(COLLECTED DATA)

□ □ □ □

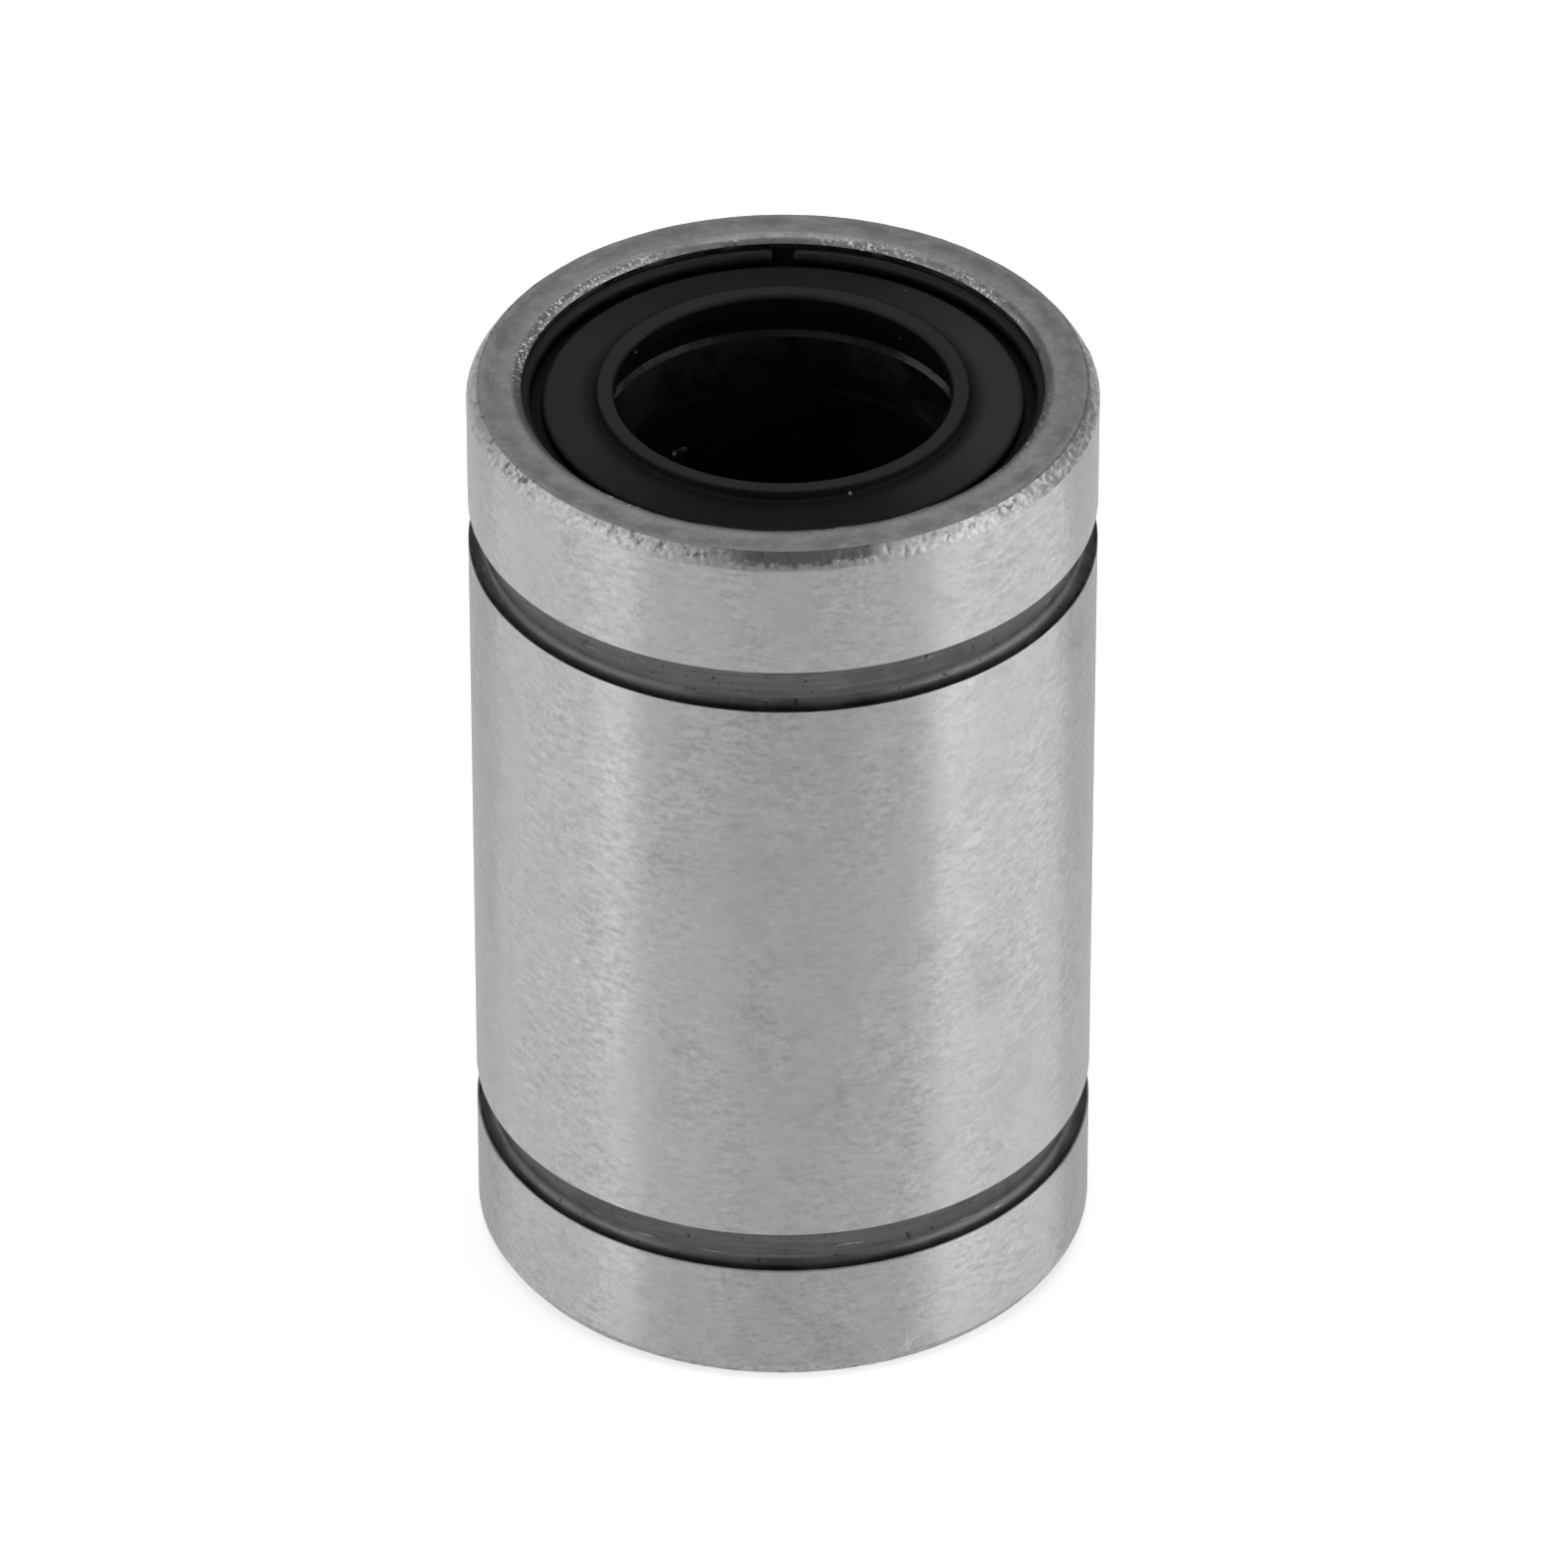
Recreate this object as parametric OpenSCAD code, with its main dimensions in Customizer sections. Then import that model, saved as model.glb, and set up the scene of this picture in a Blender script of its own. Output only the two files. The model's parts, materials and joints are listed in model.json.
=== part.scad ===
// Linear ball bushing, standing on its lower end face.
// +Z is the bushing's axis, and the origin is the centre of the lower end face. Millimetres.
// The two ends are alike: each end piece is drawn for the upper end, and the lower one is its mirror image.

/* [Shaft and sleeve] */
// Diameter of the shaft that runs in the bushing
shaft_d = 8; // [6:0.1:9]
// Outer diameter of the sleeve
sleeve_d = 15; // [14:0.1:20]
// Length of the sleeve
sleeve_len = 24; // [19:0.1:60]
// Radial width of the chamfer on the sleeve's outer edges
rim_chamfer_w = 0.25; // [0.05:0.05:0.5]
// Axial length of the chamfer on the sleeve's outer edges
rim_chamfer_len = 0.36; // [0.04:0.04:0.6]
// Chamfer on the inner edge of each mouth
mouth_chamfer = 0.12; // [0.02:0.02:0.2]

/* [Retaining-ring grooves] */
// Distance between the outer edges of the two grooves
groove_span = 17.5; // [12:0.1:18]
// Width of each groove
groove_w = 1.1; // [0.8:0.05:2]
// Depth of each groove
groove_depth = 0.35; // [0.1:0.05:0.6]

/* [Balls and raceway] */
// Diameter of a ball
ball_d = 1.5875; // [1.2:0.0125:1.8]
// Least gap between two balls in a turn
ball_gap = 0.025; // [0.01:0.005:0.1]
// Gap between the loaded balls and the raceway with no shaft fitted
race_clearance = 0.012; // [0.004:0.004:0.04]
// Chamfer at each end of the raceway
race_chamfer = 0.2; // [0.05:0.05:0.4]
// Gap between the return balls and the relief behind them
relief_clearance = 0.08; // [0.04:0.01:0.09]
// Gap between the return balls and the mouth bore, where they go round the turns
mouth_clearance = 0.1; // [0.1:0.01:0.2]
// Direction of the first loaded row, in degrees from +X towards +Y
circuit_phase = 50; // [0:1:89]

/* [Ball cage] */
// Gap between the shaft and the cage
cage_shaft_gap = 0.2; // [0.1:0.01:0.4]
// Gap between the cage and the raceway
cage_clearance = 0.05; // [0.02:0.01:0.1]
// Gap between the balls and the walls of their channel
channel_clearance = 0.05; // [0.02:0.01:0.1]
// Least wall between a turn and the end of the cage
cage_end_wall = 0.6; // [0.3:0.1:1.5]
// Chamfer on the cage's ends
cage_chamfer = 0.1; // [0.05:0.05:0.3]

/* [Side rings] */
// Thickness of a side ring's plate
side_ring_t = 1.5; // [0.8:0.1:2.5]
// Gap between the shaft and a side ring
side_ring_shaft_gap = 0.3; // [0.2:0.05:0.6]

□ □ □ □

(EXERCISE PROMPT)
Your task is to quote the lines above, beginning with the first and ending with the one that holds "its mirror image.".

(EXERCISE SOLUTION)
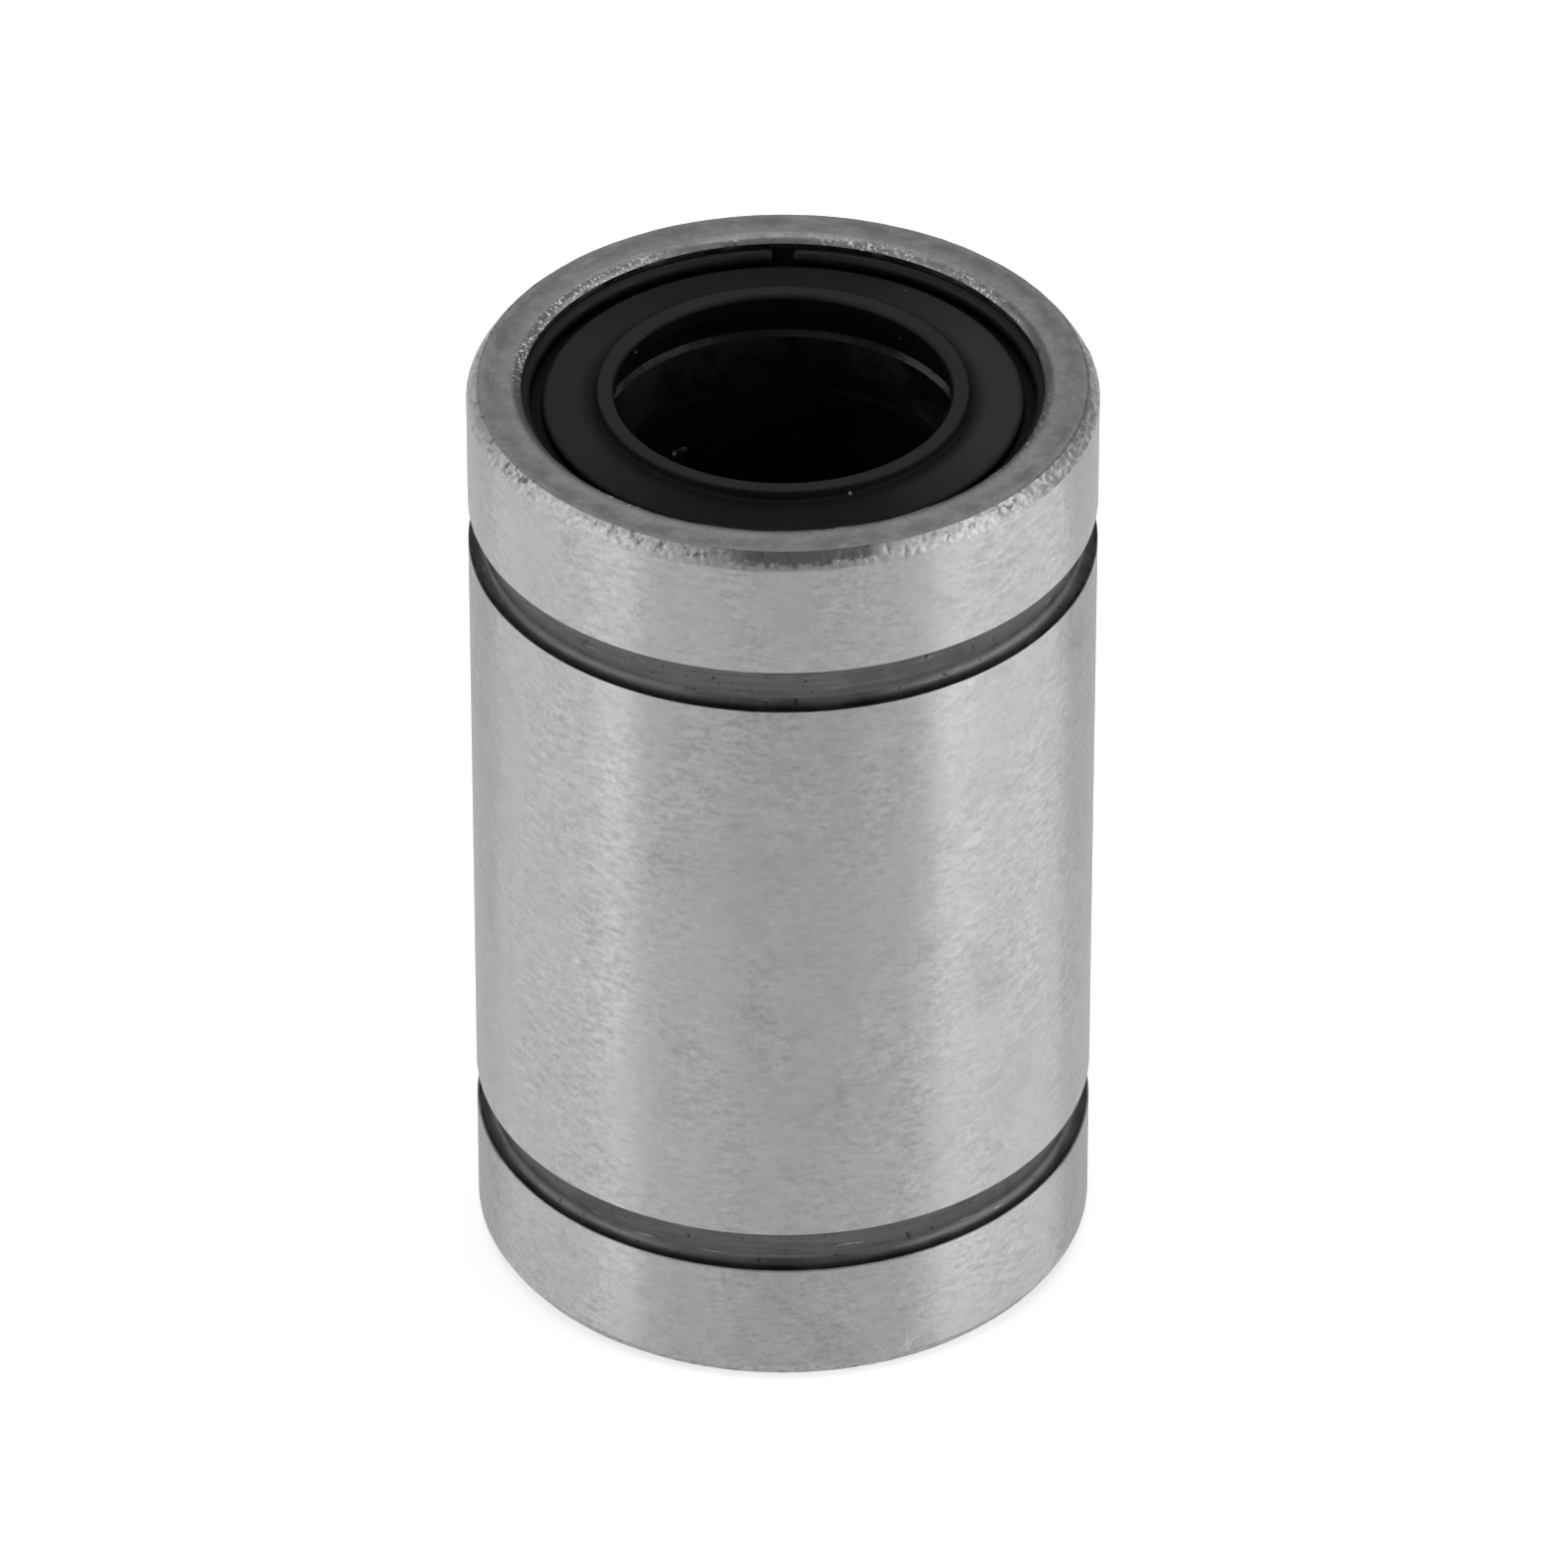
Recreate this object as parametric OpenSCAD code, with its main dimensions in Customizer sections. Then import that model, saved as model.glb, and set up the scene of this picture in a Blender script of its own. Output only the two files. The model's parts, materials and joints are listed in model.json.
=== part.scad ===
// Linear ball bushing, standing on its lower end face.
// +Z is the bushing's axis, and the origin is the centre of the lower end face. Millimetres.
// The two ends are alike: each end piece is drawn for the upper end, and the lower one is its mirror image.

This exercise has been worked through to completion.